Erken dönemlerde stadionların uzun kenarlarından birinin ya da her ikisinin yamaca oturduğu bilinmektedir. Olympia, Delphoi, Epidauros ve İsthmia'daki stadionlar erken dönemin önemli yapılarıdır.
MÖ 4. yüzyıl sonlarına doğru stadion, koşu pistindeki başlama ve bitiş çizgileriyle tipik bir biçim kazanmıştır. Aynı dönemde, Olympia, Delphoi ve Epidauros örneklerinde olduğu gibi, kimi oturma sıraları şeref tribünü olarak daha gösterişli yapılmıştır. Helenistik Dönem de oturma sıraları mermerdi.
Atina Stadionu MÖ 2. yüzyılda Herodes Attikus'un mali yardımıyla mermer kullanılarak yenilenmiştir. Yapının anıtsal girişi yönündeki başlama ve bitiş çizgileri sütunlar ya da cipuslarla (alçak işaret sütunları) işaretlenmiştir. Bu çizgiden koşmaya başlayan atletler pistin dönen ucundaki, terma denen cipusun etrafından dolanıp bu çizgiye geri gelirlerdi. Bir stadionda koşunun yanı sıra disk atma, cirit, yüksek atlama gibi sporlar da yapılırdı.
Yetkin örneklerin geliştirildiği Helenistik Dönem de sphendone, stadionun vazgeçilmez bir öğesi durumuna gelmiş; giderek her iki uçta da sphendonesi bulunan stadionlar yapılmıştır. Bazı Roma Dönemi stadionlarında pistin sonundaki bu dönüş, daireye tamamlanarak bir olasılıkla gladyatör dövüşleri için kullanılmıştır.
Anadolu'da çok yetkin stadion örnekleri vardır.
MÖ 2. yüzyılda yapılan Miletos Stadionu planıyla Helenistik Dönem özelliği gösterir, ama doğu girişi Roma dönemine aittir.
Palaistra'nın kuzeydoğusundan geçilen Priene Stadionu'nda koşu pistinin batı yönündeki başlama noktalarmı belirleyen sekiz taş Helenistik Döneme aittir.
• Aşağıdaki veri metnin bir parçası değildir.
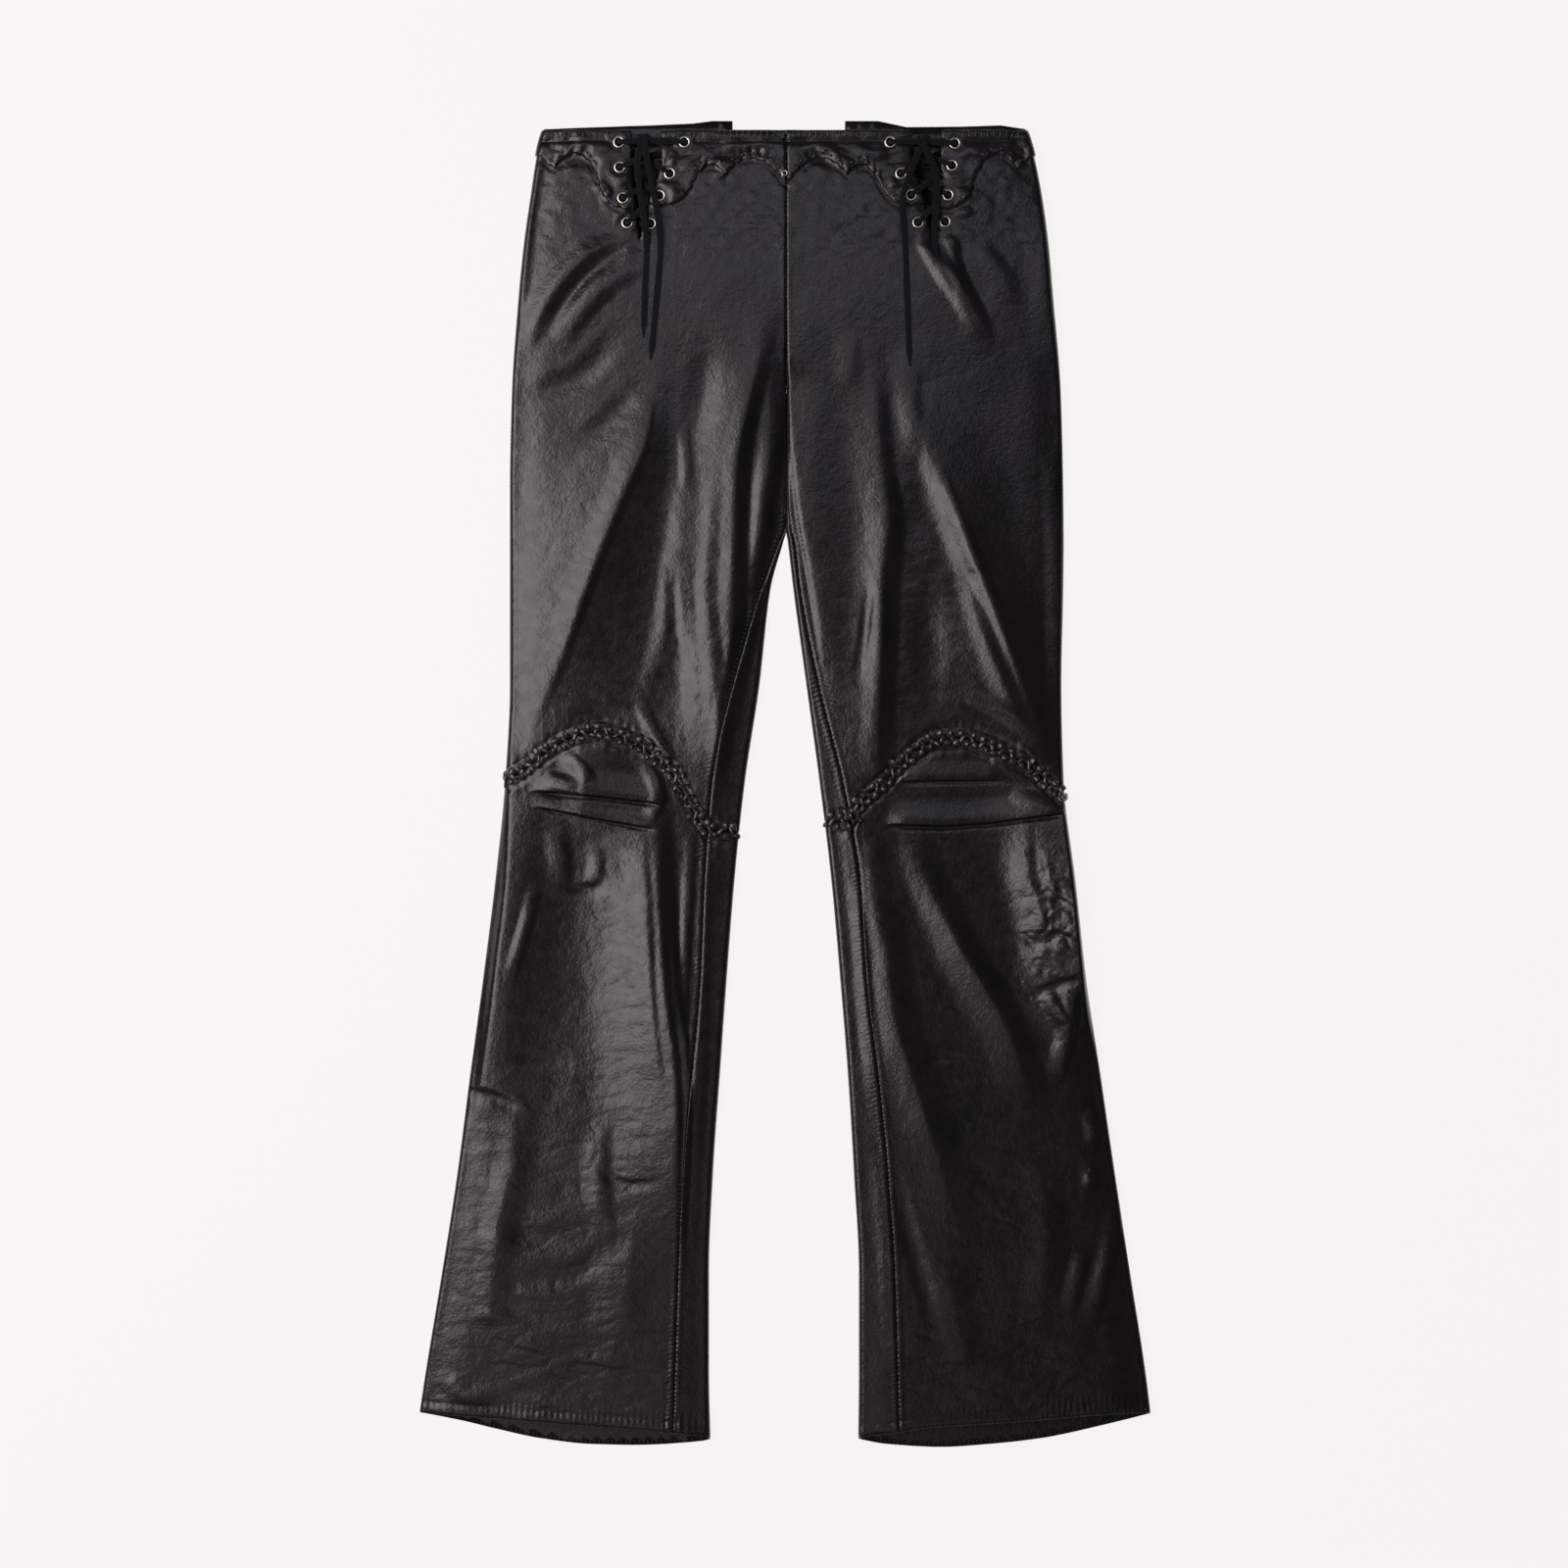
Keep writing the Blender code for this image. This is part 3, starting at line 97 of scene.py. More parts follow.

Bunların batısındaysa üstlerinde Korinth sütunları bulunan, Roma dönemine ait 10 başlama taşı vardır.
Bir vadinin iki yamacına ve tonozlu büyük bir alt yapı üstüne oturtulmuş Nysa Stadionu sel suları nedeniyle bugün çok harap olmuş durumdadır. Strabonun amfi tiyatro olarak yorumladığı iki sphendoneli bu yapının arena uzunluğu 192 metre genişliğiyse 44 metredir ve 30 bin kişilik olduğu düşünülmektedir.
Ephesos'taki Neron Vedius Gymnasionu'nun güneyine bir stadion inşa ettirmiştir. Yapının güney oturma sıraları Panayır Dağının yamacına yaslanmakta; karşısındaki sıralarsa tonozlar üstüne oturmaktadır.
MS 1. yüzyılda yapılmış Aphrodisias stadionu Antikçağ'dan günümüze ulaşan benzerleri arasında en iyi korunmuş olanıdır. İki ucu sphendoneli bu yapı 59 metre genişlik ve 262 metre uzunluğa sahiptir.
MS 2. yüzyılda oturma sıraları tonozlar üstüne inşa edilmiş olan 12 bin kişilik Perge Stadionu'da anıtsal girişi yok olmakla birlikte iyi korunagelmiştir. Ayrıca Aizanoi'de tiyatronun sahne binasıyla birleşen stadion ile Didyma'da Apollon Tapmağı'nın güney podyum basamaklarını kullanan Geç Helenistik stadion da ilgi çekici örneklerdir.